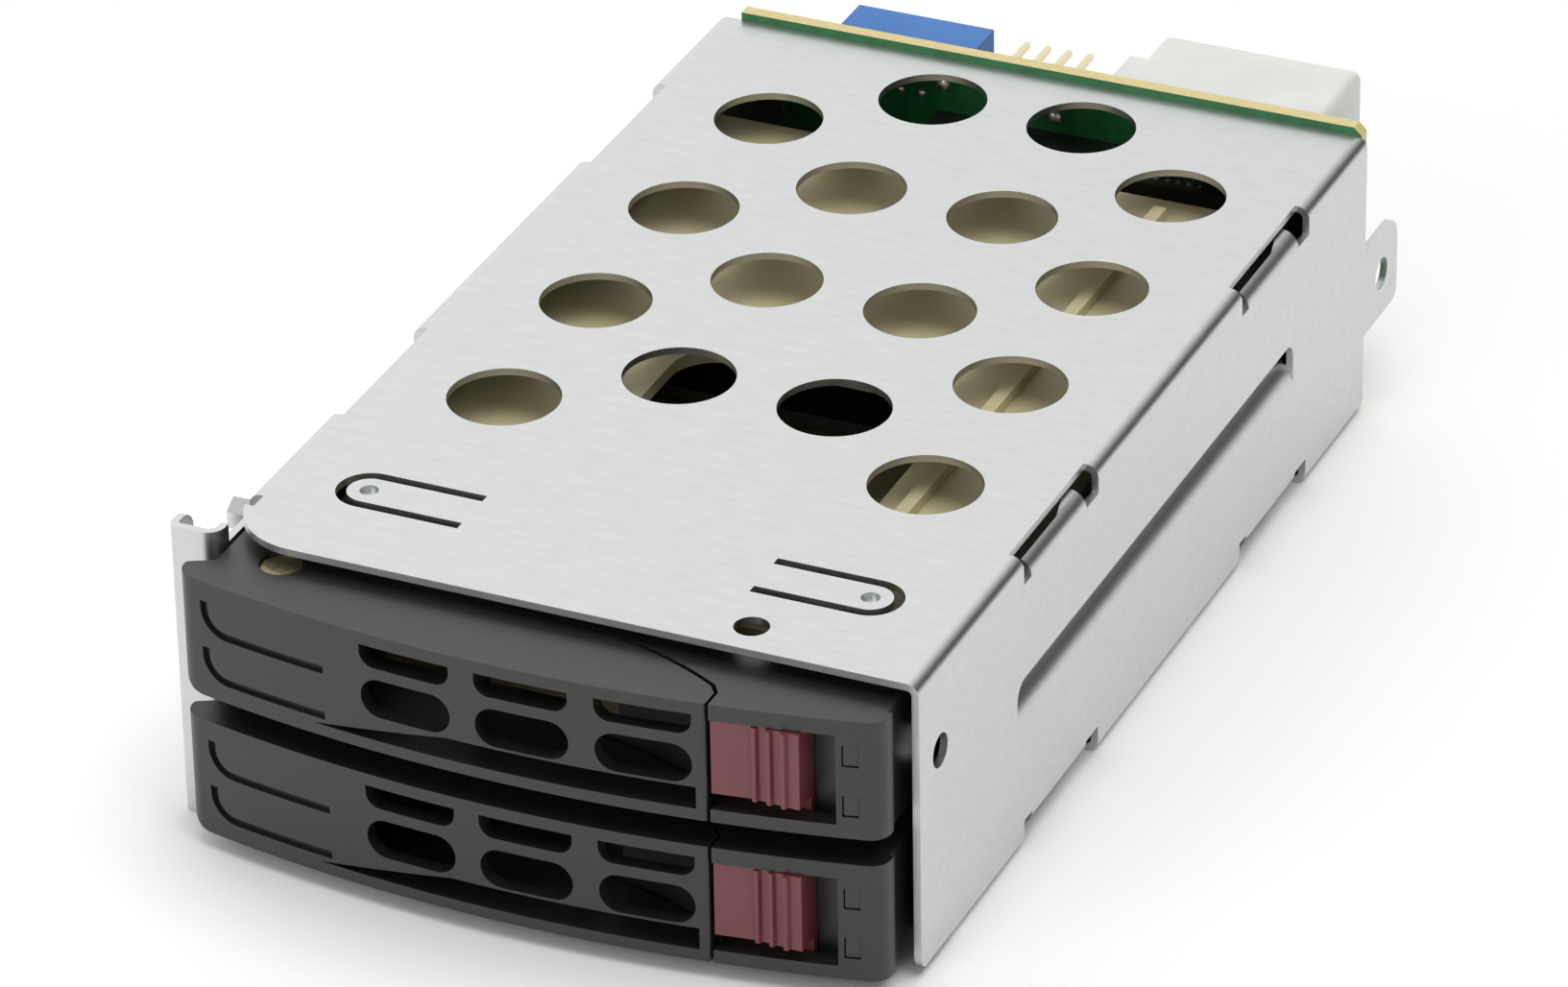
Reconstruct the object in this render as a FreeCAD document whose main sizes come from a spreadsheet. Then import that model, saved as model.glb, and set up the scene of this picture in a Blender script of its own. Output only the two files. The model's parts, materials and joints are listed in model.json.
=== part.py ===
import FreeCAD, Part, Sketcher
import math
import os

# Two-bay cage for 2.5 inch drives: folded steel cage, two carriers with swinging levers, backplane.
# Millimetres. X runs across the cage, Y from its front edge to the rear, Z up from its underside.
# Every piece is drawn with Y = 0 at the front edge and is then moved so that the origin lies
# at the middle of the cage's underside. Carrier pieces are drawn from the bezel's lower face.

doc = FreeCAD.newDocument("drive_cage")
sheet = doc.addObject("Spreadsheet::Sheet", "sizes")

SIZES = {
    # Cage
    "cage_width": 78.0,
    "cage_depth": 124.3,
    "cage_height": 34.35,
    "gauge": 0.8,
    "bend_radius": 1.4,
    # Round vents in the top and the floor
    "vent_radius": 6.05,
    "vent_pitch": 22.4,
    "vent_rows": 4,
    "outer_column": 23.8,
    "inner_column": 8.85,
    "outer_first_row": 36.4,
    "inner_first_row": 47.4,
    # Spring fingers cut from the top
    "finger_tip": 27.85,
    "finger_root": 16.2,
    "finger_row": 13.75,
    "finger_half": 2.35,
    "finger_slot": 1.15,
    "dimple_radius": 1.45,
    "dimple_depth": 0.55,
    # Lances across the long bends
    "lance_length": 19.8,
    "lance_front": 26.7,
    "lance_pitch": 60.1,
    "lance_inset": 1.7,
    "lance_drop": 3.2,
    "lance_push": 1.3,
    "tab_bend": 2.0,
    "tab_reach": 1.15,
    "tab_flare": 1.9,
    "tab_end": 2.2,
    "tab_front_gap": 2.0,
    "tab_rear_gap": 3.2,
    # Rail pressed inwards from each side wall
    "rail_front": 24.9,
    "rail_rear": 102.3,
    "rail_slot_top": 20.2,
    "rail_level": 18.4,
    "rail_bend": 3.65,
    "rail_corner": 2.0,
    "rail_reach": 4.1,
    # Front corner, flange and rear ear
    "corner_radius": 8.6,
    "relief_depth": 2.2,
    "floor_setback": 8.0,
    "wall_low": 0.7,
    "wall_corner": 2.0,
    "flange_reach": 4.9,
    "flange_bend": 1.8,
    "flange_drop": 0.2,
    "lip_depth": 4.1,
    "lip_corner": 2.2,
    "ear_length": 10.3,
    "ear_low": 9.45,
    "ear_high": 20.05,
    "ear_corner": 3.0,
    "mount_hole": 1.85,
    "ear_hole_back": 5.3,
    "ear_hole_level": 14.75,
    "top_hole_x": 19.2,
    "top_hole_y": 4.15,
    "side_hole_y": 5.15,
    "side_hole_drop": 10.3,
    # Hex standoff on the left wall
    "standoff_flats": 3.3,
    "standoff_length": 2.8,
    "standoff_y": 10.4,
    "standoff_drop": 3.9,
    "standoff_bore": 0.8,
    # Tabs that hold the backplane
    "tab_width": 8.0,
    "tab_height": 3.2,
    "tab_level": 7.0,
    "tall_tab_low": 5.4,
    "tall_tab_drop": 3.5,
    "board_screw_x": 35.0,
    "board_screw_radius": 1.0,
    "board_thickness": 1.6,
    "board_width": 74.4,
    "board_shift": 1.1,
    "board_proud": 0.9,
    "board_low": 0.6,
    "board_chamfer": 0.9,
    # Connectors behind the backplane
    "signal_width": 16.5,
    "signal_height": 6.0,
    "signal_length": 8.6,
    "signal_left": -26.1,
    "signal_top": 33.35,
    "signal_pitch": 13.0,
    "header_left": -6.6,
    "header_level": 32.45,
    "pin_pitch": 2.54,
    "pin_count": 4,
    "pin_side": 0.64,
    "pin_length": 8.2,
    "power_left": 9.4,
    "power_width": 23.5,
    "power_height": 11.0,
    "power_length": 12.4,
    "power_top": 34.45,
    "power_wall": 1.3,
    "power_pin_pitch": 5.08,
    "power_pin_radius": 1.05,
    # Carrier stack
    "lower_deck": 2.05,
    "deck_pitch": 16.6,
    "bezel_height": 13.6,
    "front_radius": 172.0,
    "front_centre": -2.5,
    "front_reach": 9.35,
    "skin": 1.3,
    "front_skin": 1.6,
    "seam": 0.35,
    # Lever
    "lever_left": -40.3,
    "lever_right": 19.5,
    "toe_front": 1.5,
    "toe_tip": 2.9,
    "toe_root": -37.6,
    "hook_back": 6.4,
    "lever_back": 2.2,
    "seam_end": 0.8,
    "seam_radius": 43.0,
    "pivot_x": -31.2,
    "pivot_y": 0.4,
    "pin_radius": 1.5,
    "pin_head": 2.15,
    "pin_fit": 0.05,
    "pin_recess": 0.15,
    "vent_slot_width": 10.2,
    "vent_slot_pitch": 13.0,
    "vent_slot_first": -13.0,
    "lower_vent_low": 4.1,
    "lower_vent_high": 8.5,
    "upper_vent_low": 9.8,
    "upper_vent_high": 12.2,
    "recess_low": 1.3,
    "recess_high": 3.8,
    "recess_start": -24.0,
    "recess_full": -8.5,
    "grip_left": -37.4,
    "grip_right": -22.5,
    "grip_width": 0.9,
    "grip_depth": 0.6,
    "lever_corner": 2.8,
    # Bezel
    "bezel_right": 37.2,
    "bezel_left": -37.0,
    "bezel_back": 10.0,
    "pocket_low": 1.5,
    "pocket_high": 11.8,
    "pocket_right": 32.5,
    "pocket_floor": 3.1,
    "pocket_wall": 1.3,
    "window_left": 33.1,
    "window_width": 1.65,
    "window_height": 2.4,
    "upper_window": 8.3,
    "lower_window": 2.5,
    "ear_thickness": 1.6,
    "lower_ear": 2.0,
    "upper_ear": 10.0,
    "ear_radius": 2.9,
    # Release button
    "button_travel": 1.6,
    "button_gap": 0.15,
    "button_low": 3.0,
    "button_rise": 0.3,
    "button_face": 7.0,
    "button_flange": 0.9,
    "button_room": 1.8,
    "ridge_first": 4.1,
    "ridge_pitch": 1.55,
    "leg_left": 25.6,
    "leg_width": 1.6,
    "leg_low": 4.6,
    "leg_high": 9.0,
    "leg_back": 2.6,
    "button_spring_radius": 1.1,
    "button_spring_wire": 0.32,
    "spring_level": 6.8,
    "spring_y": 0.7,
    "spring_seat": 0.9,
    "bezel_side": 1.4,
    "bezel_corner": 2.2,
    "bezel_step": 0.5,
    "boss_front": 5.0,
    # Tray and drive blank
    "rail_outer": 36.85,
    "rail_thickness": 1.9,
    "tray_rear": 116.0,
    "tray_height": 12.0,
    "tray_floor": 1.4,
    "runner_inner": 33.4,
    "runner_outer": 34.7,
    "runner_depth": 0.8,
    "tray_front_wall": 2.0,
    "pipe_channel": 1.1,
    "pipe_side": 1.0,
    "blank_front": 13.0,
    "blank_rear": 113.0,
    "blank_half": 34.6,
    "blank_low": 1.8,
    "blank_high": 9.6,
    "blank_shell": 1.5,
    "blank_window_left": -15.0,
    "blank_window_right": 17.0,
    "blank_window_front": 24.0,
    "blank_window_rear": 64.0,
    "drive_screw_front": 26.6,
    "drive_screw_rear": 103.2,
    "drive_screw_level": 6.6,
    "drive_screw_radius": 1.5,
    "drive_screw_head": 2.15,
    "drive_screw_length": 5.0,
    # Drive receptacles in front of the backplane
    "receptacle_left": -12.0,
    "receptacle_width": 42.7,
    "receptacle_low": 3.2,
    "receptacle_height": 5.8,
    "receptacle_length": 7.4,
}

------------

Task prompt: Take every line that includes the string "FreeCAD" and copy it.

Answer to this task:
Reconstruct the object in this render as a FreeCAD document whose main sizes come from a spreadsheet. Then import that model, saved as model.glb, and set up the scene of this picture in a Blender script of its own. Output only the two files. The model's parts, materials and joints are listed in model.json.
import FreeCAD, Part, Sketcher
doc = FreeCAD.newDocument("drive_cage")